Here are some pictures he's sent me so far:







I'm not really sure who any of those people are... 
Ben, you are welcome to come into this post and give us some insight about your adventures! 

And a couple fun videos: 

video



video

We love you, Ben, and hope you have a great trip! Glad you made it there safe!

Monday, March 7, 2011

Meat and Potatoes, Vegetarian style!

A couple years ago a member of the ward I grew up in made the most amazing meatballs I've ever had for my family, and I finally got the recipe from her!



This dish is so amazing that I just had to find a way to vegetarian-ify it. And yes, folks, it can be done!
Vegetarian meatballs:

Ingredients:
  1. 1 pkg. soy crumbles (or 1 lb. of ground beef... if you're into that stuff...)
  2. 1 cup Italian bread crumbs
  3. 1 egg
  4. 1/2 cup milk 
  5. 2 tsp. Salt
  6. 1 pinch pepper
  7. 3 mozzarella sticks, cut in thirds. 
  8. Spaghetti Sauce
Directions:
  • Mix together well and shape into tennis ball-sized balls.  
  • Push two pieces of mozzarella sticks side-by-side into the balls. 
  • Cover sticks completely
  • Bake at 350 for 40 mins. 
  • 15 mins. before meatballs finish, add spaghetti sauce to the pan
I admit that I was pretty nervous about this recipe, but they were amazing! Ben ate four for dinner!
Seriously, you have to try these meatballs. Meat or no meat, they just can't be beat :)

Tuesday, March 1, 2011

Fun Weekend in Cola!



We had a fun, fun weekend with our Fields family last weekend in Columbia.  Our temple is there, so we make a trip once a month or so, but usually only stay for 24 hours so we can be back in time for church Sunday morning (the Relief Society roll won't take itself!).  Last month my sister's family, from GA, met us in Columbia so they could visit the temple and have my niece take Girl Scout cookie orders.  She suggested another get-together this past weekend to celebrate another niece's birthday, her husband flying into Columbia from a visit to BYU, and the fastest delivery of the Girl Scout Cookies.  Yes, it was the cookies that brought us together.  (visit her blog post... so worth it.)



We all decided to stay an additional day to pack in all the fun, and it was a total blast to spend time together and do what we wanted to do with no time constraints!

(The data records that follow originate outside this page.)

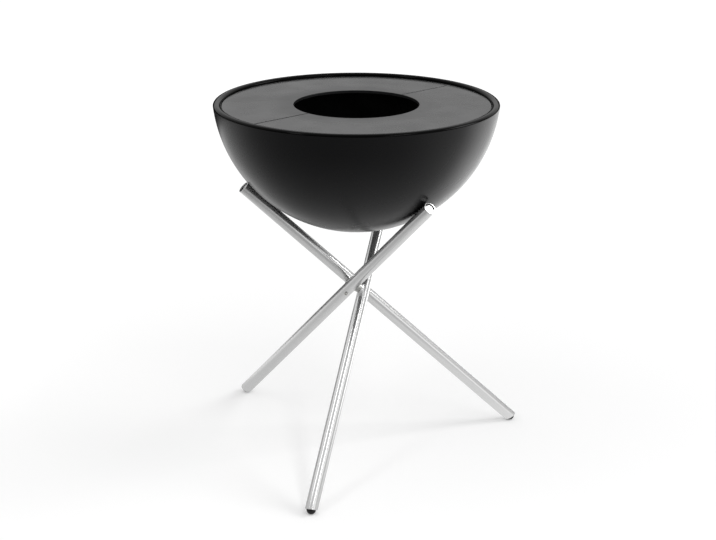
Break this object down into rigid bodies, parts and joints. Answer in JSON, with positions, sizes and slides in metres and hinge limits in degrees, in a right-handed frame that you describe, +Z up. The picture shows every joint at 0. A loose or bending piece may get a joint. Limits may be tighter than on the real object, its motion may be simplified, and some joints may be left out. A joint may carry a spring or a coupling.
{
  "type": "fire pit with plancha grill",
  "caption": "Round enamelled steel fire bowl with a ring-shaped plancha in loose halves, lying in a stand of crossed stainless tubes.",
  "frame": {"origin": "on the floor, under the middle of the bowl", "axes": "+Z up along the bowl's axis, +Y away from the side of the front leg, +X to the right as seen from the front leg's side"},
  "size_m": [0.6341, 0.6367, 0.7351],
  "materials": {
    "black_enamel": "gloss black enamel",
    "plancha_steel": "flat black plate, baked on, satin",
    "brushed_stainless": "ground along the tube",
    "stainless_disc": "satin",
    "stainless_fittings": "turned, bright",
    "black_rubber": "moulded, matt"
  },
  "bodies": {
    "stand": {"leg_left": "brushed_stainless", "foot_plug_left": "black_rubber", "end_seal_left": "black_rubber", "end_disc_left": "stainless_disc", "crossing_saddle_left": "stainless_fittings", "crossing_screw_left": "stainless_fittings", "crossing_insert_left": "stainless_fittings", "leg_front": "brushed_stainless", "foot_plug_front": "black_rubber", "end_seal_front": "black_rubber", "end_disc_front": "stainless_disc", "crossing_saddle_front": "stainless_fittings", "crossing_screw_front": "stainless_fittings", "crossing_insert_front": "stainless_fittings", "leg_right": "brushed_stainless", "foot_plug_right": "black_rubber", "end_seal_right": "black_rubber", "end_disc_right": "stainless_disc", "crossing_saddle_right": "stainless_fittings", "crossing_screw_right": "stainless_fittings", "crossing_insert_right": "stainless_fittings"},
    "bowl": {"bowl_shell": "black_enamel", "bowl_rim": "black_enamel", "plancha_seat": "black_enamel"},
    "plancha_front": {"plancha_front": "plancha_steel"},
    "plancha_back": {"plancha_back": "plancha_steel"}
  },
  "joints": [
    {"name": "bowl_tilt", "type": "hinge", "parent": "stand", "child": "bowl", "pos_m": [0, 0, 0.76111], "axis": [1, 0, 0], "range_deg": [-30, 30]},
    {"name": "plancha_front_lift", "type": "slide", "parent": "bowl", "child": "plancha_front", "axis": [0, 0, 1], "range_m": [0, 0.12]},
    {"name": "plancha_back_lift", "type": "slide", "parent": "bowl", "child": "plancha_back", "axis": [0, 0, 1], "range_m": [0, 0.12]}
  ]
}
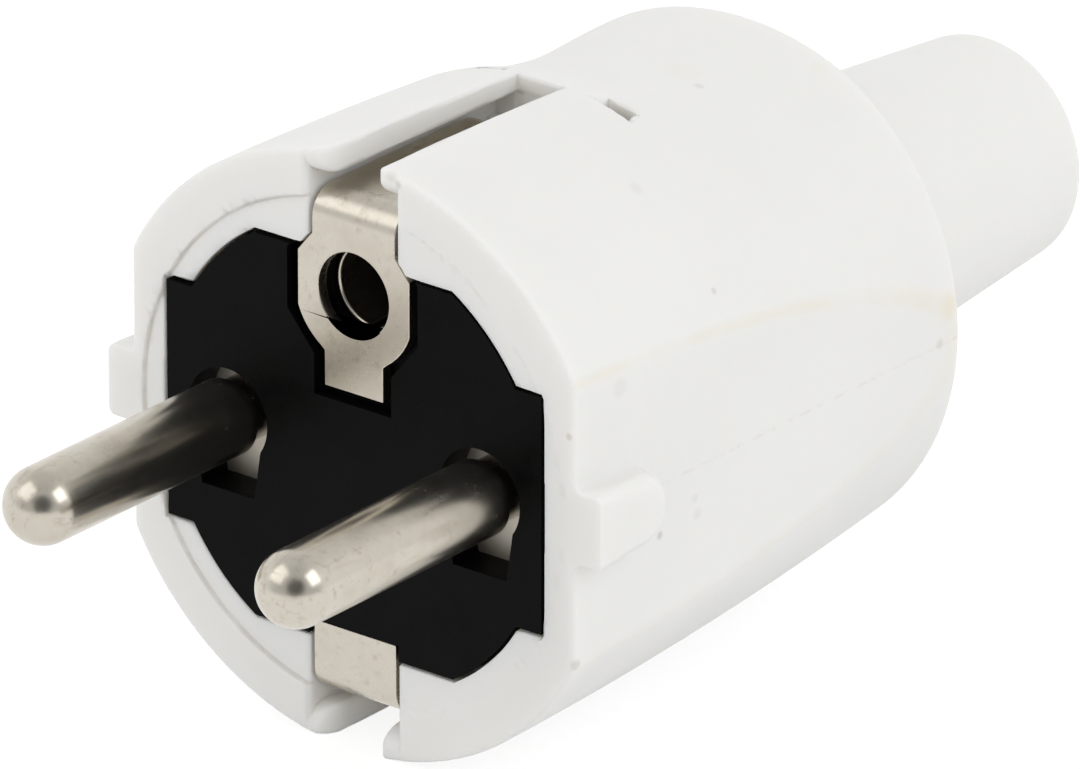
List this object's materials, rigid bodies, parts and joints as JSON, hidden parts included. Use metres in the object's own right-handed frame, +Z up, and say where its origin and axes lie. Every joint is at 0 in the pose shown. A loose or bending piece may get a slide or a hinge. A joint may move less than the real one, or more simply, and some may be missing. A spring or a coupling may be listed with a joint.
{
  "type": "grounded plug",
  "caption": "Rewirable mains plug with round pins, side earth contacts in slots, an earth pin hole in its black face, and a white barrel body with a tapered cable spout.",
  "frame": {"origin": "on the plug's axis, midway between the two pins, in the plane of the housing's front rim", "axes": "+Y runs back from the pins to the cable, +Z is up on the earth hole's side, +X is to the right seen from the pins"},
  "size_m": [0.0372, 0.0802, 0.0376],
  "materials": {
    "housing": "satin white soft plastic",
    "carrier": "fine-grained black hard plastic",
    "pins": "nickel plated, worn",
    "strap": "nickel plated sheet",
    "screws": "zinc plated"
  },
  "bodies": {
    "root": {"housing": "housing", "contact_carrier": "carrier", "carrier_back": "carrier", "cord_clamp": "carrier", "left_pin": "pins", "right_pin": "pins", "left_terminal": "pins", "right_terminal": "pins", "earth_strap": "strap", "earth_sleeve": "strap", "earth_washer": "strap", "earth_nut": "screws", "earth_screw": "screws", "left_terminal_screw": "screws", "right_terminal_screw": "screws", "left_wire_guard": "screws", "right_wire_guard": "screws", "carrier_screw": "screws", "left_clamp_screw": "screws", "right_clamp_screw": "screws"}
  },
  "joints": []
}
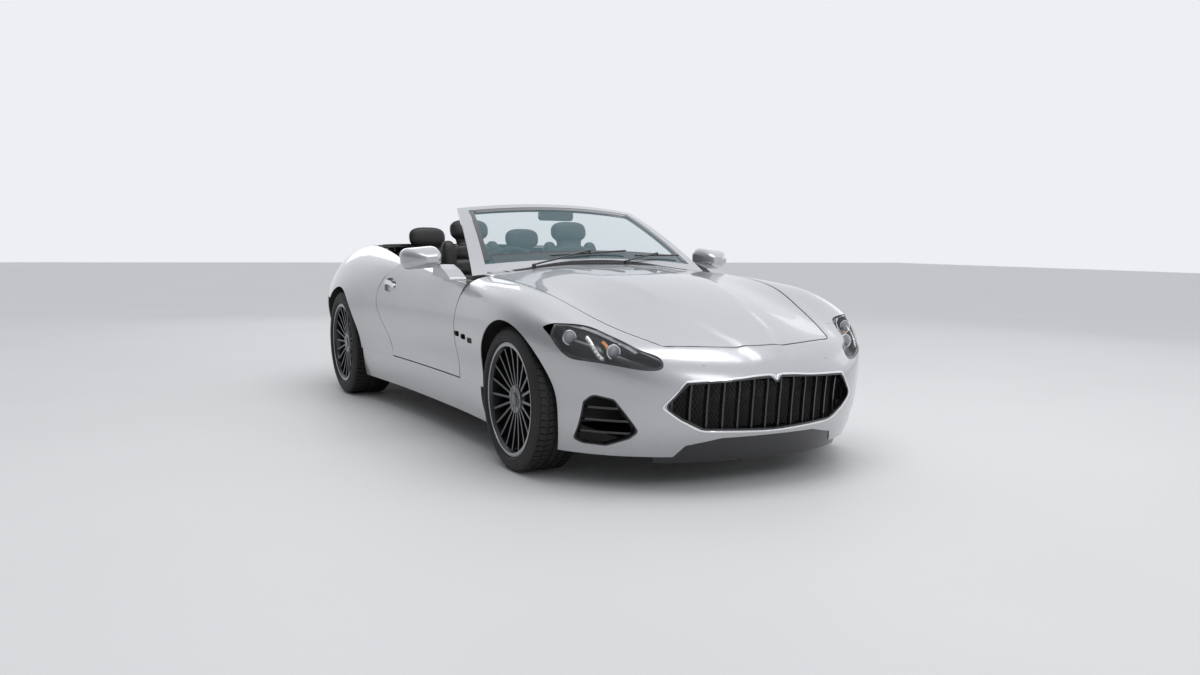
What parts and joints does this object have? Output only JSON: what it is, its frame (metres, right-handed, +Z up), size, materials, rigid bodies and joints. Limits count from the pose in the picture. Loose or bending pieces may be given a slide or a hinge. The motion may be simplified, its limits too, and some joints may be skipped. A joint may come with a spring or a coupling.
{
  "type": "four-seat convertible car",
  "caption": "Open grand touring car: long bonnet, oval slatted grille, soft top stowed, wide rear haunches; wheels roll and steer, doors and lids open.",
  "frame": {"origin": "on the ground under the middle of the car", "axes": "+X to the nose, +Y to the car's left, +Z up"},
  "size_m": [4.9075, 2.0974, 1.296],
  "materials": {
    "body_paint": "silver-white metallic, clear coated",
    "black_trim": "gloss black",
    "clear_glass": "laminated glass",
    "lamp_glass": "clear lamp cover",
    "lamp_housing": "dark lamp bucket",
    "bright_trim": "chrome plated",
    "red_lamp": "red lamp cover",
    "liner_plastic": "moulded",
    "chassis_metal": "primer and sealer",
    "exhaust_steel": "stainless",
    "cabin_leather": "grained",
    "seat_leather": "quilted",
    "top_fabric": "woven",
    "cast_metal": "as cast",
    "tyre_rubber": "moulded",
    "dark_alloy": "dark lacquer",
    "brake_iron": "machined"
  },
  "bodies": {
    "chassis": {"front_wing_fl": "body_paint", "front_wing_fr": "body_paint", "rear_quarter_l": "body_paint", "rear_quarter_r": "body_paint", "front_bumper": "body_paint", "rear_bumper": "body_paint", "side_skirts": "body_paint", "windscreen_frame": "body_paint", "windscreen": "clear_glass", "grille": "black_trim", "intake_grilles": "black_trim", "splitter": "black_trim", "headlamps": "lamp_housing", "headlamp_covers": "lamp_glass", "tail_lamps": "red_lamp", "front_liners": "liner_plastic", "rear_liners": "liner_plastic", "front_structure": "chassis_metal", "floor_pan": "chassis_metal", "boot_tub": "chassis_metal", "undertray": "liner_plastic", "exhaust_pipes": "exhaust_steel", "silencer": "exhaust_steel", "dashboard": "cabin_leather", "console": "cabin_leather", "front_seat_l": "seat_leather", "front_seat_r": "seat_leather", "rear_seat": "seat_leather", "folded_top": "top_fabric", "interior_mirror": "black_trim", "wipers": "black_trim", "engine": "cast_metal", "radiator": "cast_metal", "rear_axle": "cast_metal", "front_subframe": "cast_metal"},
    "bonnet": {"bonnet": "body_paint"},
    "boot_lid": {"boot_lid": "body_paint"},
    "tonneau_cover": {"tonneau_cover": "body_paint"},
    "door_l": {"door_l": "body_paint", "door_handle_l": "bright_trim", "door_mirror_l": "body_paint"},
    "door_r": {"door_r": "body_paint", "door_handle_r": "bright_trim", "door_mirror_r": "body_paint"},
    "steering_wheel": {"steering_wheel": "cabin_leather"},
    "knuckle_l": {"knuckle_fl": "cast_metal"},
    "knuckle_r": {"knuckle_fr": "cast_metal"},
    "wheel_fl": {"tyre_fl": "tyre_rubber", "rim_fl": "dark_alloy", "brake_disc_fl": "brake_iron"},
    "wheel_fr": {"tyre_fr": "tyre_rubber", "rim_fr": "dark_alloy", "brake_disc_fr": "brake_iron"},
    "wheel_rl": {"tyre_rl": "tyre_rubber", "rim_rl": "dark_alloy", "brake_disc_rl": "brake_iron"},
    "wheel_rr": {"tyre_rr": "tyre_rubber", "rim_rr": "dark_alloy", "brake_disc_rr": "brake_iron"}
  },
  "joints": [
    {"name": "steer_r", "type": "hinge", "parent": "chassis", "child": "knuckle_r", "pos_m": [1.575, -0.715, 0.34], "axis": [0, 0, 1], "range_deg": [-33, 33]},
    {"name": "steer_l", "type": "hinge", "parent": "chassis", "child": "knuckle_l", "pos_m": [1.575, 0.715, 0.34], "axis": [0, 0, 1], "range_deg": [-33, 33]},
    {"name": "steering_wheel_turn", "type": "hinge", "parent": "chassis", "child": "steering_wheel", "pos_m": [0.24, -0.35, 0.855], "axis": [-0.9272, 0, 0.3746], "range_deg": [-470, 470]},
    {"name": "wheel_fr_spin", "type": "hinge", "parent": "knuckle_r", "child": "wheel_fr", "pos_m": [1.575, -0.793, 0.34], "axis": [0, 1, 0], "continuous": true},
    {"name": "wheel_fl_spin", "type": "hinge", "parent": "knuckle_l", "child": "wheel_fl", "pos_m": [1.575, 0.793, 0.34], "axis": [0, 1, 0], "continuous": true},
    {"name": "wheel_rr_spin", "type": "hinge", "parent": "chassis", "child": "wheel_rr", "pos_m": [-1.367, -0.795, 0.354], "axis": [0, 1, 0], "continuous": true},
    {"name": "wheel_rl_spin", "type": "hinge", "parent": "chassis", "child": "wheel_rl", "pos_m": [-1.367, 0.795, 0.354], "axis": [0, 1, 0], "continuous": true},
    {"name": "door_r_open", "type": "hinge", "parent": "chassis", "child": "door_r", "pos_m": [0.775, -0.845, 0.545], "axis": [0, 0, 1], "range_deg": [0, 62]},
    {"name": "door_l_open", "type": "hinge", "parent": "chassis", "child": "door_l", "pos_m": [0.775, 0.845, 0.545], "axis": [0, 0, -1], "range_deg": [0, 62]},
    {"name": "bonnet_open", "type": "hinge", "parent": "chassis", "child": "bonnet", "pos_m": [0.76, 0, 0.88553], "axis": [0, -1, 0], "range_deg": [0, 50]},
    {"name": "boot_lid_open", "type": "hinge", "parent": "chassis", "child": "boot_lid", "pos_m": [-1.7135, 0, 1.01022], "axis": [0, 1, 0], "range_deg": [0, 72]},
    {"name": "tonneau_cover_open", "type": "hinge", "parent": "chassis", "child": "tonneau_cover", "pos_m": [-1.7765, 0, 1.0062], "axis": [0, 1, 0], "range_deg": [-60, 0]}
  ],
  "couplings": [
    {"joint": "steer_l", "follows": "steer_r", "ratio": 1},
    {"joint": "steering_wheel_turn", "follows": "steer_r", "ratio": 14}
  ]
}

Friday night we had an amazing night talking and laughing over my favorite local pizza place with my mom and sisters Megan and Brett.

Saturday morning Brett, Ben and I went out to the temple, then we headed out for a much-anticipated trip down the Saluda river to enjoy our recently AWESOME weather and test out the new addition to our family: Ben's new whitewater kayak!


The Saluda is an awesome river to run. It is a great combination of flat water and class 1 and 2 rapids (3's when the water is higher), lots of river boulders to practice turning and navigating around, beautiful scenery, and lot of people who enjoy tubing and fishing. 

It has some great drop-in spots, and we decided to start from the first one we know of to the last one we know of.  Almost 5 miles (5.6 mi. by road) down river... the longest run we've ever done. It took almost 2.5 hours, and my shoulders were killing me afterwards! 


Ben practicing some playboat moves on one of the rapids:



Megan and Brett brought their kids to the Marionette Theater while we paddled, and met us at the end of the run to drive Ben back to his car at the beginning. (Ben wanted to go to the show, but I took a behind-the-scenes tour of that place in college and I find it so creepy!)

All the kids and my sisters met us at the boat landing at the end, and were waving and yelling "You made it! Congratulations!" as we pulled in.  It felt like finishing a marathon, especially after being so tired, and was one of the sweetest memories of recent years. 



My sister made an awesome lady bug cake for our beautiful niece, Eliza-bug. 
And she really enjoyed photographing it. 

Eliza seemed to like the elephant t-shirt I made her!



We love you guys! Thanks for such a fun weekend!